Guys have liked me, but not enough to really pursue it or go out with me. Usually things just don't work out (want to be just friends, stop liking me, maybe I don't like them, etc.)
I don't think I'm a dog, but I am insecure about my looks.
I attract the wrong types of guys sometimes. I'm rather "innocent" (no drinking, no drugs, haven't had sex yet) and that seems to lure in the wrong crowd from time to time.
Is 19 really weird to never have had a boyfriend?
A-Best: There are boyfriends and there are quality boyfriends.
It's relatively easy to get a run-of-the-mill boyfriend: all you need to be is wild, drink or use drugs with abandon, be free with sex, etc.
But do you really want to incur such a cost?
Anyway, 19 is not too old to never have had a boyfriend.
Which leads to a suggestion. What efforts have you made to position yourself to meet a nice guy? Get some advice from girls with similar values to yours. They are likely to be kind and supportive. And stay away from the wrong crowd. Occasionally you draw the wrong type of attention.
This is how the subpar boyfriend mentality goes: He sees you as a virginal princess; and wants to be the first to score with you. Yup. He's into short-term sex, rather than a serious relationship. I don't think that's what you want.
'Kay?
A: i'm here if you want , can we meet xD
A: Depends.. there's not enough info.
Do they know you are a virgin from the start? I don't see why?
Are you refusing to sleep with them, are you waiting until marriage?? That is awkward.
It is pretty weird.
edit: why am I getting thumbs down for being the only person who is actually being honest? If you want lies then 90% of the people here are in the "I'll just try to make her feel less bad about herself" brigade. This is the internet where people are allowed to be honest and offend you, cos you asked.
A: boo...grow up...it's not weird
A: You don't do drugs, sex, or drinking and that attracts the wrong crowd? How in God's name does that attract a wrong crowd? Look, I was 19 before I lost my V Card and had my first serious boyfriend. Some people take longer than others to "bloom". No big deal. Live your life and don't sweat it. When the time is right, you'll no longer be "chronically single".
A: You are just blooming a little later than most...and that is a good thing. You are just fine that way you are and I can guarantee there are guys out there who will appreciate you for who you are. Just live your life, don't look for potential mates behind every corner, and it will come to you. Promise.
And BTW...being 70 and single is chronically single...not 19.
A: Nope, in fact you're more or less in the same boat as me!! :D it happens and it happens to A LOT of people. Next time you meet a boy you like, just start flirting. You'll meet that right person eventually, just be open to dating and getting to know them better.

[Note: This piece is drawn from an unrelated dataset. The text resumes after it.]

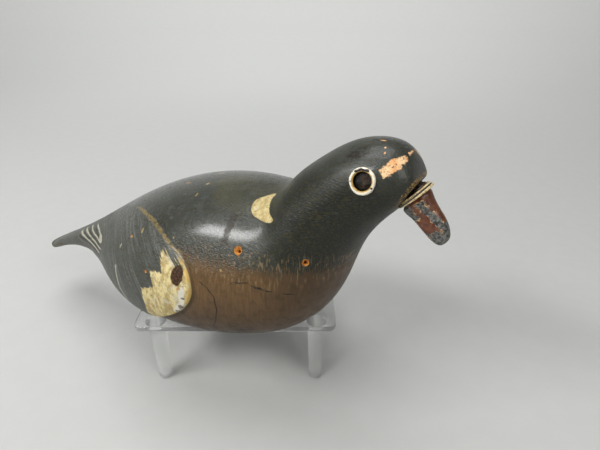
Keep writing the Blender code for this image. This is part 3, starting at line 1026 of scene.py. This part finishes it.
def paintSkin():
    material, tree, shader = newMaterial("aged_paint_on_wood", Coat_Roughness=0.17, Specular_IOR_Level=0.26)
    on = readSurface(tree)
    colour, cream = creamLayer(on, breastLayer(on, slateLayer(on)))
    colour, raw = wearLayer(on, wornEdgeLayer(on, colour))
    cracks = marked(on.fromSide, marks["cracks"], marks["crackHoles"])
    colour = blend(times(cracks, 0.9), colour, paint["grime"])
    colour, tail = tailLayer(on, featherLayer(on, colour))
    colour = tornLayer(on, colour)
    # darker along the groove in front of the wing's front edge
    groove = times(ease(on.wing, -3.2, -1.6), ease(on.wing, -1.2, -0.2, 1.0, 0.0), on.wingFront)
    colour = blend(times(groove, 0.35), colour, paint["grooveDarkening"])

    # rubbed glossy on the back and forehead, dull on the neck and breast
    forehead = times(ease(on.x, 88, 100), ease(on.z, 174, 188))
    polished = times(ease(on.along, 8.2, 9.6, 1.0, 0.0), ease(on.z, 112, 134, 0.0, 1.0))
    polished = anyOf([polished, times(forehead, 0.55)])
    rough = plus(ease(on.mottle, 0.3, 0.7, 0.22, 0.34), times(polished, -0.04))
    rough = plus(rough, times(minus(1.0, polished), 0.14))
    rough = plus(rough, times(cream, 0.14))
    rough = plus(rough, times(anyOf([raw, tail]), 0.35))
    dull = anyOf([raw, tail, times(cream, 0.6)])
    varnish = without(ease(polished, 0.0, 1.0, 0.04, 0.42), dull)
    tree.links.new(without(varnish, times(on.onWing, 0.6)), shader.inputs["Coat Weight"])

    # crackled varnish, brushwork, the paint's edges and the cracks
    wrinkles = cloud(stretch(on.place, 0.62, 1.3, 1.15), 1.0, 3, 0.5)
    brushed = plus(times(on.bodyBrush, 0.07), times(on.wingBrush, 0.16))
    height = plus(brushed, times(wrinkles, ease(polished, 0.0, 1.0, 0.14, 0.56)))
    for layer, depth in ((cream, 0.16), (on.fleck, 0.04), (cracks, -0.45), (raw, -0.14)):
        height = plus(height, times(layer, depth))
    finishShader(shader, colour, rough, height)
    return material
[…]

A: It's normal, but I'll point some factors that you need to put it in your mind if you want to attract many guys,
1) Your hair style is no.1 trigger
2) Clothes
3) Perfumes
4) "Littile" make up
I think those at least could do it, otherwise take care of your body
A: It's definitely not weird. You're thinking way too much about it. Enjoy being single, that's how you meet new people and that person might be your first bf or possibly more. Once you find someone that you know you're going to spend the rest of your life with, that will be the end of being single so enjoy the fun and flirt it up!
A: nope. everybody has their own spurt of relationships at a certain point in their life. its all about the right timing with the person youre meant to be with.
A: The in- experienced are always attractive to the Wolves. If a Girl is confident she can choose what she wants and many guys would like to be chosen.If you have nothing to bring to the party you will not be first choice and can attract some right wrong ones who hope to introduce you to "their Idea of a Good life which includes one or more things on your "do not" do list.
You can have a "not ready to do" and a "not interested in trying" list, if you are a terrific person, have a great sense of humour.a good friend, a charming companion. are even dumb "arm ornamental" { Girl who the guy is seen with because she boost his ego by looking great but please girl "no conversation" just pout, smile ,enjoy his jokes but do never start a conversation with "I think" he does not need that> He is the Man.
Look for real normal boys through a Drama Group, Dance Group, Walking club, Literary or Film club or anything you are actually interested in then you have something of Mutual interest. This prevents the "Lets see if she will say Yes " which is the only basis for talking to a girl by a certain large percentage of guys if they are truthful.
You will develop your own style and get comfortable in Guys company as soon as you realize they are usually just as afraid as you are or up to recently they were. They just realized in trying they had nothing to loose as rejection and making a fool of themselves were not the end of the world they appeared when feeling lonely and hurt rather valuable learning experiences that grow you as a person. Always think about the other person and get to know them,see them as real people and not for how they make you feel but how you are feeling about them . Give out only what you are comfortable with but while reserving your body let your mind free or nobody gets a fair chance to be seen without you imposing a set of conditions based on your past and your fears
A: You seem to be insecure. Ever hear, "you must learn to love yourself before you can love another?" Well its true, Take this time off of a relationship to build your friendships, education, and really get to know yourself :)
You're only 19. It'll all be okay :)
A: i think that you are overly sensitive about not having had a boyfriend.